→ **WORK REQUIRED**
Tell how many lines contain the word "solid". Reply with the number only.

→ **EXCERPTED DATA**
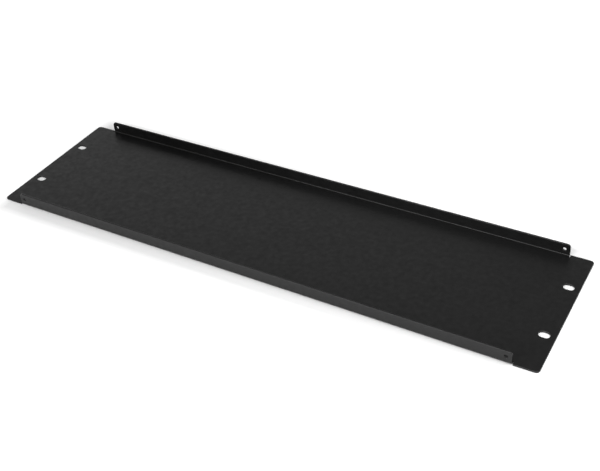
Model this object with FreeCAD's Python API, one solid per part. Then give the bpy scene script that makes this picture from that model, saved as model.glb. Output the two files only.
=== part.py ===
import FreeCAD, Part
import math
import os

# Blanking panel for a 19-inch rack, three rack units high.
#
# One sheet of steel, cut to its outline and folded twice. A flat face plate
# closes the opening of the rack, and runs out past the folds at each end as an
# ear with two slots for the rack screws. Between the ears a low flange is
# folded up along each long edge and stiffens the plate. Each flange has a small
# hole near each of its ends, and a narrow slit beside each end keeps the fold
# from tearing the ear.
#
# The panel lies on its outer face. X runs along the width of the rack, Y up the
# height of the rack, and Z from the outer face towards the inside of the rack.
# The origin is in the middle of the outer face. Sizes are in millimetres.

# Sheet
SHEET_THICKNESS = 1.5
INNER_BEND_RADIUS = 0.7
EDGE_RADIUS = 0.5             # soft edge of the deburred and coated sheet
RIM_CHAMFER = 0.2             # broken edge at each rim of a hole or slot

# Outline of the face plate
PANEL_WIDTH = 482.6           # over both ears
RACK_UNIT_HEIGHT = 44.45      # rack space is counted in units of this height
RACK_UNIT_COUNT = 3
HEIGHT_GAP = 0.79             # the panel is this much lower than its rack space
PANEL_CORNER_RADIUS = 3.0

# Ears and the slots in them
EAR_LENGTH = 19.3             # from the panel's end to the flange's end
SLOT_END_INSET = 8.75         # from the panel's end to the middle of a slot
SLOT_ROW_INSET = 38.1         # from the edge of the rack space to the middle of a slot
SLOT_LENGTH = 8.5
SLOT_WIDTH = 6.3

# Folded flanges
FLANGE_HEIGHT = 11.5          # from the outer face of the plate to the flange's top edge
FLANGE_CORNER_RADIUS = 3.0
FLANGE_HOLE_DIAMETER = 2.8
FLANGE_HOLE_END_INSET = 4.5   # from the flange's end to the middle of the hole
FLANGE_HOLE_EDGE_INSET = 5.0  # from the flange's top edge to the middle of the hole

# Slits that free the ends of the folds
RELIEF_WIDTH = 0.6
RELIEF_OVERRUN = 0.8          # how far a slit runs on past the fold

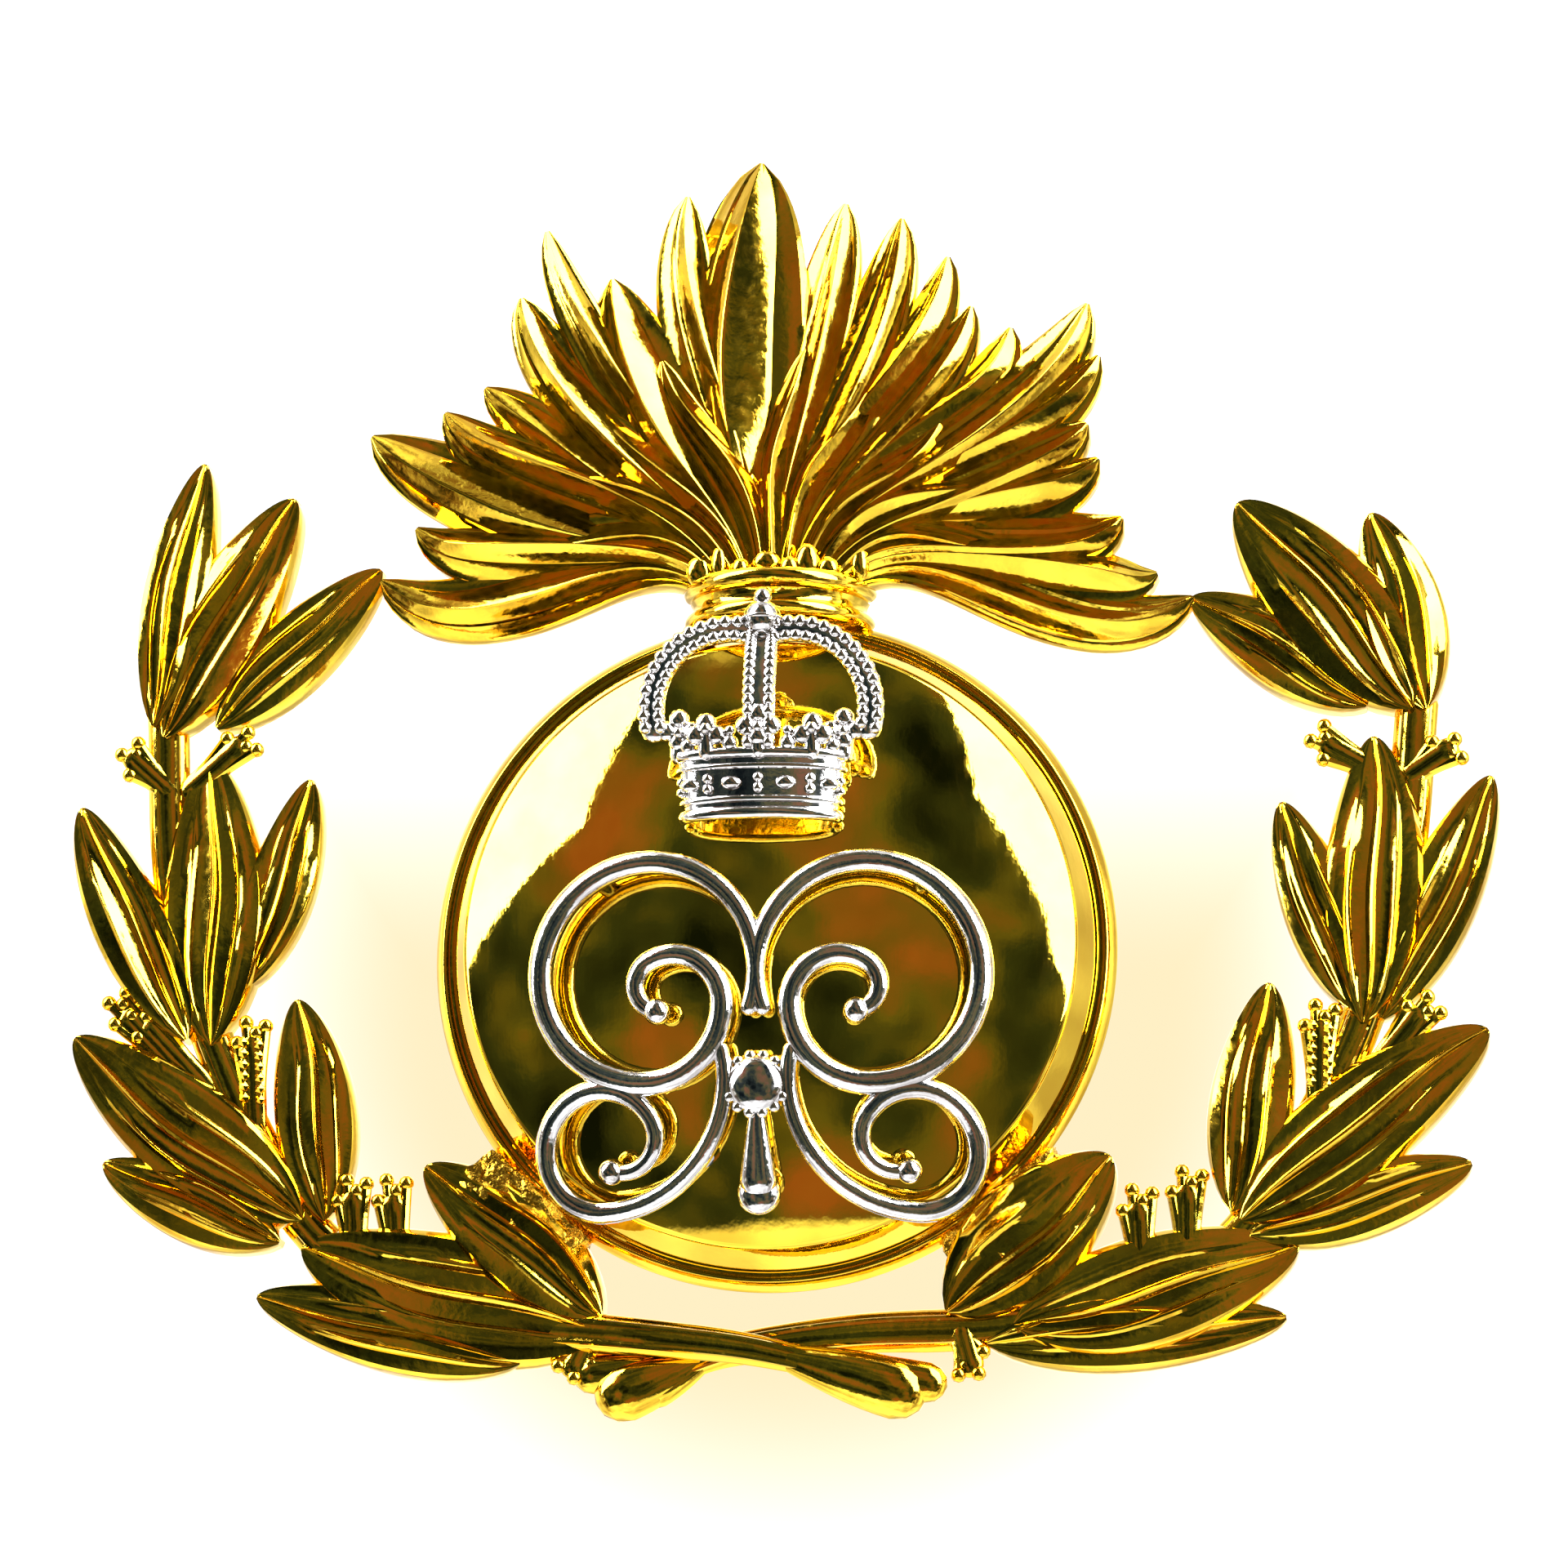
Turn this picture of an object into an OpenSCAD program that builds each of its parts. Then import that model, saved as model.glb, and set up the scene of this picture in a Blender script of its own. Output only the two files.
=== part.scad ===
// Cap badge: a flaming grenade between two laurel branches, with a silver crown and scroll on the ball.
// Every piece is laid out face up, with x across, y up the badge and z towards the viewer, and then
// stood upright by face_front(), so that the finished badge faces -Y with its back on the plane y = 0.

/* [Ball] */
// Radius of the backplate, whose edge shows as the lip around the ball
plate_r = 15.4; // [14:0.1:17]
// Thickness of the backplate
plate_t = 0.8; // [0.6:0.1:1.2]
// Radius of the dome at its foot
dome_r = 14.6; // [13:0.1:14.8]
// Height of the dome above the backplate
dome_h = 5; // [4:0.1:6]
// Radius that the dome's face is struck to
dome_curve = 30; // [26:1:36]
// Radius of the rounded edge of the dome's face
dome_edge = 0.6; // [0.4:0.1:0.8]
// How far the dome's side wall flares out towards its foot
dome_flare = 0.7; // [0.5:0.1:0.8]
// Thickness of the dome's metal
dome_t = 0.7; // [0.5:0.1:0.9]

/* [Collar] */
// Radius of the collar under the flames
collar_r = 4.4; // [4:0.1:5]
// Height of the collar's lower edge
collar_low = 14.8; // [14.7:0.1:15]
// Height of the collar's upper edge
collar_top = 17; // [16.8:0.1:17.2]

/* [Flames] */
// Thickness of the flames
flame_t = 2.4; // [2:0.1:2.6]
// Angle from upright at which the outermost flames leave the collar
flame_fan = 84; // [60:1:88]

/* [Laurel] */
// Thickness of the leaves at their midrib
leaf_t = 2.2; // [1.8:0.1:2.6]
// Width of the stems
stem_w = 1.3; // [1:0.1:1.8]
// Radius of a berry
berry_r = 0.65; // [0.5:0.05:0.9]

/* [Crown] */
// Height of the crown's back above the back plane
crown_back = 5.6; // [5.6:0.1:6]
// Thickness of the crown
crown_t = 1.6; // [1.2:0.1:1.8]

/* [Scroll] */
// Gap between the dome and the scroll
scroll_gap = 0.7; // [0.5:0.1:1]
// Thickness of the scroll
scroll_t = 1; // [0.8:0.1:1.2]

/* [Fixings] */
// Distance of each lug from the middle
lug_x = 9.5; // [8:0.5:12]
// Height of the lugs above the centre of the ball
lug_z = 3; // [0:0.5:5]
// Radius of a lug's shank, which fills the eyelet
lug_r = 1.5; // [1.45:0.05:1.6]
// Radius of a lug's neck and of its head
lug_head_r = 1.2; // [1.15:0.05:1.25]
// Length of a lug from the backplate to the end of its head
lug_len = 7; // [7:0.5:9]
// Length of a lug from the backplate to the end of the shank that fills the eyelet
lug_seat = 4.2; // [3:0.1:4.4]
// Radius of the pads under the lugs
pad_r = 2.4; // [2:0.1:3]
// Thickness of the pads
pad_t = 0.5; // [0.4:0.1:0.8]
// Radius of the closed split pin
pin_r = 0.7; // [0.6:0.05:0.75]

/* [Hidden] */
$fn = 96;

gilt = "gold";
dull_gilt = "goldenrod";
silver = "silver";
brass = "darkkhaki";
far = 40;

// How far the centre of the dome's face lies behind the backplate's front, and its place along z
dome_drop = dome_curve - dome_h;
dome_centre_z = plate_t - dome_drop;

// Studs, as places on the dome, and their sizes
crown_stud_places = [[-2.4, 6.3], [2.4, 6.3]];
scroll_stud_places = [[-7.2, 2.3], [7.2, 2.3], [-2.4, -9.8], [2.4, -9.8]];
stud_r = 0.45;
stud_hole_r = 0.5;
burr_r = 1.1;
burr_t = 0.3;
burr_hole_r = 0.47;
head_r = 0.75;
head_t = 0.3;
seat_gap = 0.05;
crown_sink = 0.3;
wall_thinning = 0.1;

// Split pin
eye_r = pin_r + 0.08;
eye_y = lug_len - 1.6;
lug_play = 0.1;
lug_step = 0.05;
pin_tip = -lug_x - 3.5;
pin_neck = lug_x + 1.9;
pin_loop_r = 1.1;
leg_gap = 0.12;
vent_r = 3.1;

// Flame tongues: tip, bend that the tongue leans towards, and width
tongues = [
    [[-18, 17], [-14.5, 12.8], 3.4], [[-16.6, 19.5], [-12, 16.6], 3], [[-18.8, 24], [-13, 18.8], 4.4],
    [[-15.2, 25], [-11.5, 21.6], 3], [[-13.5, 26], [-10, 23.6], 3], [[-12, 30.4], [-10, 25.6], 3.6],
    [[-11, 33.6], [-9.6, 27.6], 2.2], [[-7.8, 31.2], [-6.6, 26.4], 3.4], [[-5.4, 30.6], [-4.4, 26.6], 3],
    [[-4.5, 35.1], [-4.4, 29.6], 2.6], [[-1, 36.6], [-0.6, 31], 5.6], [[3, 34.6], [2.4, 29.6], 2.4],
    [[5.5, 33.8], [5, 28.6], 2.8], [[7.5, 32], [7, 27.6], 2.4], [[8.6, 29.6], [8, 25.4], 2.4],
    [[10.5, 28.6], [9.4, 24.6], 2.8], [[14, 29.6], [12.4, 24.6], 3.2], [[14.5, 27.2], [12, 23], 2.6],
    [[14, 24], [11, 21.4], 3.2], [[14.5, 22.6], [11.6, 19.8], 3], [[15.6, 19.6], [12, 17.8], 3.2],
    [[17.2, 17], [13.4, 15.8], 3], [[18.6, 16], [14.4, 12.6], 3]
];
tongue_count = len(tongues);
root_reach = 2.5;
root_y = 16.4;
root_lead = 5;
root_half = 0.5;

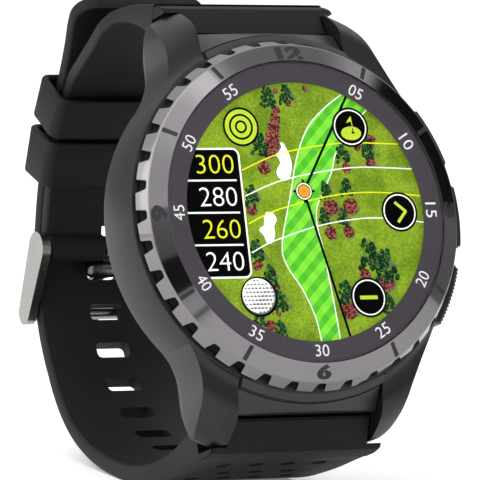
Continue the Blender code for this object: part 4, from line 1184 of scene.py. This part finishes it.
# ---------------------------------------------------------------- buckle
def make_buckle():
    """Two side plates, round about the bar and at the foot, joined by a rod."""
    axis = Vector(BUCKLE_FOOT) - Vector(BUCKLE_BAR)
    heading = math.degrees(math.atan2(axis.y, axis.x))
    open_angle = math.degrees(math.acos((BUCKLE_HEAD_R - BUCKLE_FOOT_R) / axis.length))
    outline = arc(BUCKLE_FOOT, BUCKLE_FOOT_R, heading - open_angle, heading + open_angle, 16)
    outline += arc(BUCKLE_BAR, BUCKLE_HEAD_R, heading + open_angle, heading + 360.0 - open_angle, 28)
    plates = bmesh.new()
    for side in (1.0, -1.0):
        add_sections(plates, [[(side * x, y, z) for y, z in outline] for x in (10.8, 12.1)])
    rims = [e for e in plates.edges if e.calc_face_angle(0.0) > 1.0]
    bmesh.ops.bevel(plates, geom=rims, offset=0.5, segments=4, affect="EDGES")
    frame_obj = raw_object("buckle_frame_steel", plates)
    carve(frame_obj, [lathe(cylinder(0.95, -11.5, 11.5), 32, along_x(*BUCKLE_END))], "UNION")
    holes = bmesh.new()
    for side in (1.0, -1.0):
        add_lathe(holes, cylinder(0.6, side * 10.3, side * 11.8), 16, along_x(*BUCKLE_BAR))
    carve(frame_obj, [holes])
    place(frame_obj, STEEL, body="buckle_frame", slot="bright_steel", replaces=["buckle_frame"], sharp=40.0)


def make_tongue():
    """A tapering steel strip from a rolled root on the bar, through a slot and over the frame's rod."""
    y, z = BUCKLE_BAR
    middle = [(y - 1.2, z - 0.9), (5.9, -63.8), (5.28, -65.0), (5.32, -66.3), (5.28, -67.4), (4.85, -68.6),
              (3.7, -69.7), (1.9, -70.4), (0.1, -70.65), (-1.5, -70.45)]
    path = smooth_line(middle, 5)
    sections = []
    for i, (y, z) in enumerate(path):
        before = Vector(path[max(i - 1, 0)])
        after = Vector(path[min(i + 1, len(path) - 1)])
        along = (after - before).normalized()
        share = i / (len(path) - 1)
        ring = round_section(1.15 - 0.25 * share, 0.55 - 0.15 * share, 0.3)
        sections.append([(x, y + along.y * d, z - along.x * d) for x, d in ring])
    tongue = raw_object("buckle_tongue_steel", solid(sections))
    roll = [(0.0, -1.3), (1.5, -1.3), (1.7, -1.1), (1.7, 1.1), (1.5, 1.3), (0.0, 1.3)]
    dome = [(0.0, -3.9)] + [(1.2 * math.sin(a), -2.7 - 1.2 * math.cos(a)) for a in (0.35, 0.7, 1.05, 1.4)]
    root = dome + [(r, -x) for r, x in reversed(dome)]
    knuckles = [lathe(roll, 28, along_x(*BUCKLE_BAR)), lathe(root, 32, along_x(*TONGUE_ROOT))]
    carve(tongue, knuckles, "UNION")
    carve(tongue, [x_bore(*BUCKLE_BAR, 1.0)])
    place(tongue, SHADED_TONGUE_STEEL, body="buckle_tongue", slot="bright_steel", replaces=["buckle_tongue"],
          sharp=40.0)


# ---------------------------------------------------------------- pushers
def pusher_cap(knurled):
    """Three o'clock cap: a curved bar with eased ends and edges, ribbed if knurled."""
    outer_r, inner_r, half_length = 26.15, 23.8, 4.7
    half = math.degrees(math.asin(half_length / outer_r))
    count = 34 if knurled else 16
    outline = []
    for i in range(count + 1):
        t = -half + 2.0 * half * i / count
        drop = 0.22 if knurled and i % 2 and 0 < i < count else 0.0
        end_ease = max(0.0, abs(t) / half - 0.86) / 0.14
        radius = outer_r - drop - 0.75 * end_ease ** 2
        outline.append((radius * math.cos(math.radians(t)), radius * math.sin(math.radians(t))))
    inner = math.degrees(math.asin(half_length / inner_r))
    outline += arc((0.0, 0.0), inner_r, inner, -inner, 10)
    levels = ((-8.7, 0.5), (-8.55, 0.2), (-8.25, 0.0), (-4.75, 0.0), (-4.45, 0.2), (-4.3, 0.5))
    return solid([[(x - pull if x > 24.4 else x, y, z) for x, y in outline] for z, pull in levels])


def make_pushers():
    well = cylinder(1.95, 23.0, 24.6)
    stem = [(0.0, 19.35), (0.8, 19.35), (0.8, 19.55), (0.55, 19.55), (0.55, 19.9), (0.8, 19.9),
            (0.8, 24.9), (0.0, 24.9)]
    for name, angle in PUSHER_ANGLES.items():
        cap = raw_object("pusher_" + name, pusher_cap(name == "lower"))
        cap.data.transform(about_z(angle))
        carve(cap, [lathe(well, 28, radial(angle, PUSHER_Z))])
        carve(cap, [lathe(stem, 28, radial(angle, PUSHER_Z))], "UNION")
        place(cap, BUTTON, body=name + "_pusher", slot="button_black", replaces=["button_" + name],
              sharp=25.0)


# ---------------------------------------------------------------- CAD pieces that stay
def finish_cad_nodes():
    """Finishes by the start of a node's name."""
    looks = {
        "front_gasket": SEAL, "back_gasket": SEAL, "button_seal": SEAL, "inner_frame": PLASTIC,
        "main_board": BOARD, "gnss_antenna": CERAMIC, "battery": FOIL, "shield_can": TIN, "switch": TIN,
        "vibration_motor": TIN, "vibration_weight": TUNGSTEN, "case_back": BACK_STEEL,
        "back_screw": STEEL, "button_clip": STEEL, "button_spring": STEEL, "lug_bar": STEEL,
        "buckle_bar": STEEL, "charge_contact": GOLD,
    }
    for name, obj in frame["nodes"].items():
        for start, mat in looks.items():
            if name.startswith(start):
                obj.data.materials.clear()
                obj.data.materials.append(mat)


# ---------------------------------------------------------------- stage
def make_floor():
    corners = [(-FLOOR_HALF, -FLOOR_HALF), (FLOOR_HALF, -FLOOR_HALF), (FLOOR_HALF, FLOOR_HALF),
               (-FLOOR_HALF, FLOOR_HALF)]
    mesh = bpy.data.meshes.new("floor")
    mesh.from_pydata([(x, y, 0.0) for x, y in corners], [], [(0, 1, 2, 3)])
    floor = bpy.data.objects.new("floor", mesh)
    bpy.context.scene.collection.objects.link(floor)
    mesh.materials.append(surface("floor_pale", (0.92, 0.92, 0.92), 0.6, vary=0.01, Emission_Strength=0.2))


def make_key_light():
    """One large soft lamp above and to the left."""
    data = bpy.data.lights.new("key", "AREA")
    data.energy = KEY_POWER
    data.size = KEY_SIZE
    light = bpy.data.objects.new("key", data)
    bpy.context.scene.collection.objects.link(light)
    light.location = WATCH @ Vector(KEY_PLACE)
    aim = WATCH @ Vector(KEY_AIM) - light.location
    light.rotation_euler = aim.to_track_quat("-Z", "Y").to_euler()


def make_world():
    """Studio surroundings: bright overhead, soft boxes, and dark flags where gloss should die."""
    world = bpy.data.worlds.new("studio")
    bpy.context.scene.world = world
    n = Nodes(world)
    looking = n.add("TexCoord").outputs["Generated"]

    def towards(direction, span, low, high):
        """A factor that goes from low to high as the look nears a direction."""
        cosine = n.dot(looking, Vector(direction).normalized())
        return n.spread(cosine, span, low, high, "SMOOTHSTEP")

    light = towards((0.0, 0.0, 1.0), (0.1, 0.95), 0.32, 1.35)
    for direction, near, far, strength in SOFT_BOXES:
        light = n.math("ADD", light, towards(direction, (far, near), 0.0, strength))
    for direction, near, far, strength in FLAGS:
        light = n.math("MULTIPLY", light, towards(direction, (far, near), 1.0, strength))
    back = n.tree.nodes["Background"]
    n.feed(light, back.inputs["Strength"])
    n.feed((1.0, 1.0, 1.0), back.inputs["Color"])


def make_camera():
    data = bpy.data.cameras.new("camera")
    data.sensor_width = 36.0
    data.lens = CAMERA_LENS
    data.clip_start = 0.01
    data.clip_end = 20.0
    camera = bpy.data.objects.new("camera", data)
    bpy.context.scene.collection.objects.link(camera)
    eye = Vector(CAMERA_EYE)
    back = (eye - Vector(CAMERA_AIM)).normalized()
    level = Vector((0.0, 1.0, 0.0)).cross(back).normalized()
    right = Matrix.Rotation(math.radians(CAMERA_ROLL), 3, back) @ level
    pose = Matrix((right, back.cross(right), back)).transposed().to_4x4()
    turn = WATCH.to_3x3().normalized().to_4x4()
    camera.matrix_world = Matrix.Translation(WATCH @ eye) @ turn @ pose
    bpy.context.scene.camera = camera


make_map()
make_distance_box()
make_icons()
make_minute_ring()
make_cover_glass()
make_bezel()
make_bezel_marks()
make_case()
make_end_covers()
make_long_strap()
make_short_strap()
make_keeper("keeper_fixed", (18.3, -59.75), (24.0, -55.85), "watch")
make_keeper("keeper_free", (24.95, -55.1), (29.5, -50.8), "free_keeper")
make_buckle()
make_tongue()
make_pushers()
finish_cad_nodes()
make_floor()
make_world()
make_camera()
make_key_light()

bpy.context.scene.view_settings.view_transform = "Standard"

→ **FINISHED EXERCISE**
3